KPTL has so far raised $9 million, with anchor funding from the Inter-American Development Bank’s IDB Invest program, the Green Climate Fund, and family offices.
Estímulo, a Brazilian impact fund manager, is coming to market with a blended-finance debt fund that aims to raise 60 million reais for small businesses in the Amazon. Fundo Amazônia, coming to market next month, as an FIDC, for “Fundo de Investimento em Direitos Creditórios,” a Brazilian financial instrument for debt securitization. It will have a 30 million reais senior tranche and a matching subordinated tranche.
Mobilizing ‘poly-capital’
Capital mobilization is just one part of the puzzle in ramping up Brazil’s nature-based solutions.

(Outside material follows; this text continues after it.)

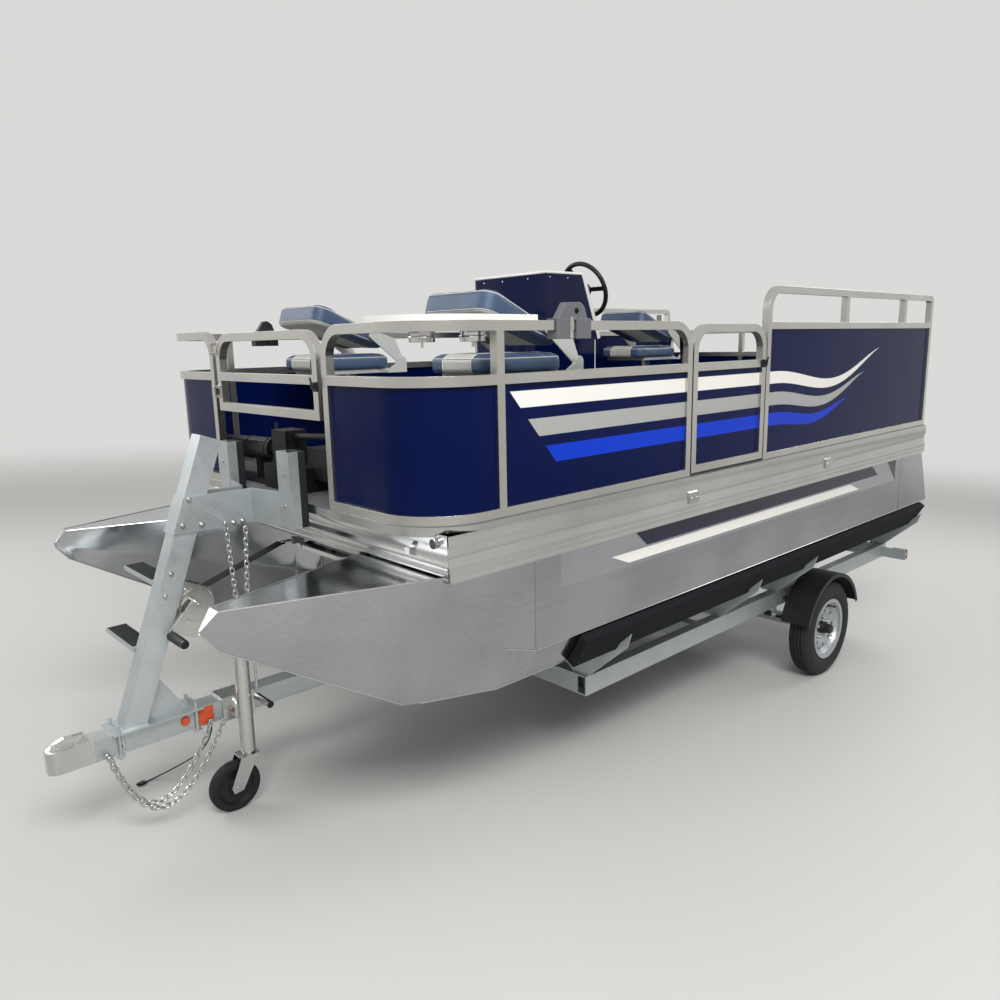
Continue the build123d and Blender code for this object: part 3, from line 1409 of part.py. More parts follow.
# The whole turned level and set on its floor
stance = Rot(nose_down, 0, 0)
standing = {}
for name, shape in nodes.items():
    solids = shape if isinstance(shape, list) else [shape]
    standing[name] = [stance * solid for solid in solids]
boxes = [solid.bounding_box() for solids in standing.values() for solid in solids]
mid_y = (min(b.min.Y for b in boxes) + max(b.max.Y for b in boxes)) / 2
floor_z = Vector(0, axle_y, axle_z).rotate(Axis.X, nose_down).Z - tyre_radius
place = Pos(0, -mid_y, -floor_z)
print("nose down", round(nose_down, 5), "shift", round(-mid_y, 4), round(-floor_z, 4))
print("lowest", round(min(b.min.Z for b in boxes) - floor_z, 3))
for name, solids in standing.items():
    placed = [place * solid for solid in solids]
    export_step(Compound(placed) if len(placed) > 1 else placed[0], "parts/" + name + ".step")
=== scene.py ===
import bpy, bmesh, json, math
import numpy as np
from mathutils import Matrix, Vector
from mathutils.bvhtree import BVHTree


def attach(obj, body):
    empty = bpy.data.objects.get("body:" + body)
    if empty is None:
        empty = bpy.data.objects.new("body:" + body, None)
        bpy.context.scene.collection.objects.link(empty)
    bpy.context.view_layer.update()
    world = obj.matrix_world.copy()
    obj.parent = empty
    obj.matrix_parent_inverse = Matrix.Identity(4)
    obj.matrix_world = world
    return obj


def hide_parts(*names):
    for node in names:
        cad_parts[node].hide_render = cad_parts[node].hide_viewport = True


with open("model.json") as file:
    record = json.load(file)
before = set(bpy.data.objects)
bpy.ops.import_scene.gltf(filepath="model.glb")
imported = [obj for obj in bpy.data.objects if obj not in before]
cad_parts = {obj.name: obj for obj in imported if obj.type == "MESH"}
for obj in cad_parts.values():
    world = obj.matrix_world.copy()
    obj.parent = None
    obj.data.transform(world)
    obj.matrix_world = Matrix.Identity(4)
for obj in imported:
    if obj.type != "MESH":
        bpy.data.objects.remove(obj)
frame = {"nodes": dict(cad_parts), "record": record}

# The boat and trailer stand nose down. SHIP turns the boat's own frame, in millimetres, into the row frame:
# x to port, y aft from the front skirt, z up from the deck. ORIGIN is that frame's zero in the row frame.
TILT = math.radians(3.16504)
ORIGIN = Vector((0.0, -1.5790787, 1.1589496))
PLACE = Matrix.Translation(ORIGIN) @ Matrix.Rotation(TILT, 4, "X")
SHIP = PLACE @ Matrix.Scale(0.001, 4)
ROOT = "boat_on_trailer"
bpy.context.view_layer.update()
scene = bpy.context.scene

# Camera at the photograph's place and angle
camera = bpy.data.objects.new("camera", bpy.data.cameras.new("camera"))
scene.collection.objects.link(camera)
camera.location = (2.760861, -3.053940, 1.622116)
camera.rotation_euler = [math.radians(a) for a in (81.008215, -1.168197, 46.964443)]
camera.data.lens = 28.5876
camera.data.sensor_width = 36.0
scene.camera = camera


def colour(text):
    """sRGB hex to linear RGBA."""
    values = [int(text[i:i + 2], 16) / 255 for i in (1, 3, 5)]
    return [v / 12.92 if v <= 0.04045 else ((v + 0.055) / 1.055) ** 2.4 for v in values] + [1.0]


def node(tree, kind, settings=None, **links):
    """Adds a node, sets its properties, and gives each named socket a value or a link."""
    made = tree.nodes.new(kind)
    for key, value in (settings or {}).items():
        setattr(made, key, value)
    for key, value in links.items():
        socket = made.inputs[int(key[1:])] if key[0] == "_" else made.inputs[key.replace("_", " ")]
        if isinstance(value, bpy.types.NodeSocket):
            tree.links.new(value, socket)
        else:
            socket.default_value = value
    return made


def material(name):
    """A new material with its tree and its shader."""
    mat = bpy.data.materials.new(name)
    mat.use_nodes = True
    tree = mat.node_tree
    tree.nodes.clear()
    shader = node(tree, "ShaderNodeBsdfPrincipled")
    node(tree, "ShaderNodeOutputMaterial", Surface=shader.outputs[0])
    return mat, tree, shader


def ship_position(tree):
    """The point in the boat's frame, in millimetres."""
    place = node(tree, "ShaderNodeTexCoord").outputs["Object"]
    shift = Matrix.Rotation(-TILT, 4, "X") @ -ORIGIN * 1000
    return node(tree, "ShaderNodeMapping", Vector=place, Location=shift, Rotation=(-TILT, 0, 0),
                Scale=(1000, 1000, 1000)).outputs[0]


def calc(tree, what, a, b=0.0):
    """Arithmetic on one value or two, each a number or a socket."""
    return node(tree, "ShaderNodeMath", {"operation": what}, _0=a, _1=b).outputs[0]


def ramp(tree, value, low, high, at_low=0.0, at_high=1.0):
    """A value drawn from one range onto another, held at its ends."""
    return node(tree, "ShaderNodeMapRange", Value=value, From_Min=low, From_Max=high,
                To_Min=at_low, To_Max=at_high).outputs[0]


def inside(tree, value, low, high, soft=0.8):
    """1 between low and high, with an edge soft millimetres wide."""
    return calc(tree, "MULTIPLY", ramp(tree, calc(tree, "SUBTRACT", value, low), -soft, soft),
                ramp(tree, calc(tree, "SUBTRACT", high, value), -soft, soft))


def mix(tree, share, first, second):
    """The first colour turned into the second by a share."""
    return node(tree, "ShaderNodeMix", {"data_type": "RGBA"}, _0=share, _6=first, _7=second).outputs[2]


def noise(tree, place, grain_mm, detail=3.0, rough=0.5):
    """A cloudy pattern; grain_mm is the size of its clouds, one number or one for each axis."""
    if isinstance(grain_mm, tuple):
        place = node(tree, "ShaderNodeMapping", Vector=place, Scale=[1.0 / g for g in grain_mm]).outputs[0]
        grain_mm = 1.0
    return node(tree, "ShaderNodeTexNoise", Vector=place, Scale=1.0 / grain_mm, Detail=detail,
                Roughness=rough).outputs[0]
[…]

“We’ve perceived the need for innovations to mobilize “poly-capital” – not just financial capital, but also occupational and intellectual capital – to address the challenges surrounding impact investments,” said Marina Cançado of Converge Capital.
Converge helps accelerate climate and nature investments with support from banks, asset managers, family offices and startups.
Régia, a partnership between asset manager JGP and state-owned Banco do Brasil’s BB Cap, is leveraging a strategic pipeline advantage from Banco do Brasil, the country’s largest agribusiness financier, to source deals in everything from the bioeconomy to the energy transition. The firm has eight billion reais ($1.5 billion) in assets under management and aims to reach 20 billion by year end.
Startup Mútua is assisting investors in their impact investment decision-making processes with an AI-based software solution. The prototype for its platform was developed with a map of 2,000 projects in Brazil’s food sector and tested with 45 family offices, venture capital funds, philanthropies and other impact investors. An open version is slated for release in September.
Such tools, explained Mútua’s Lucas Matarazzo, are addressing a growing interest from impact investors in “systemic investment, which requires a deep understanding of problems.”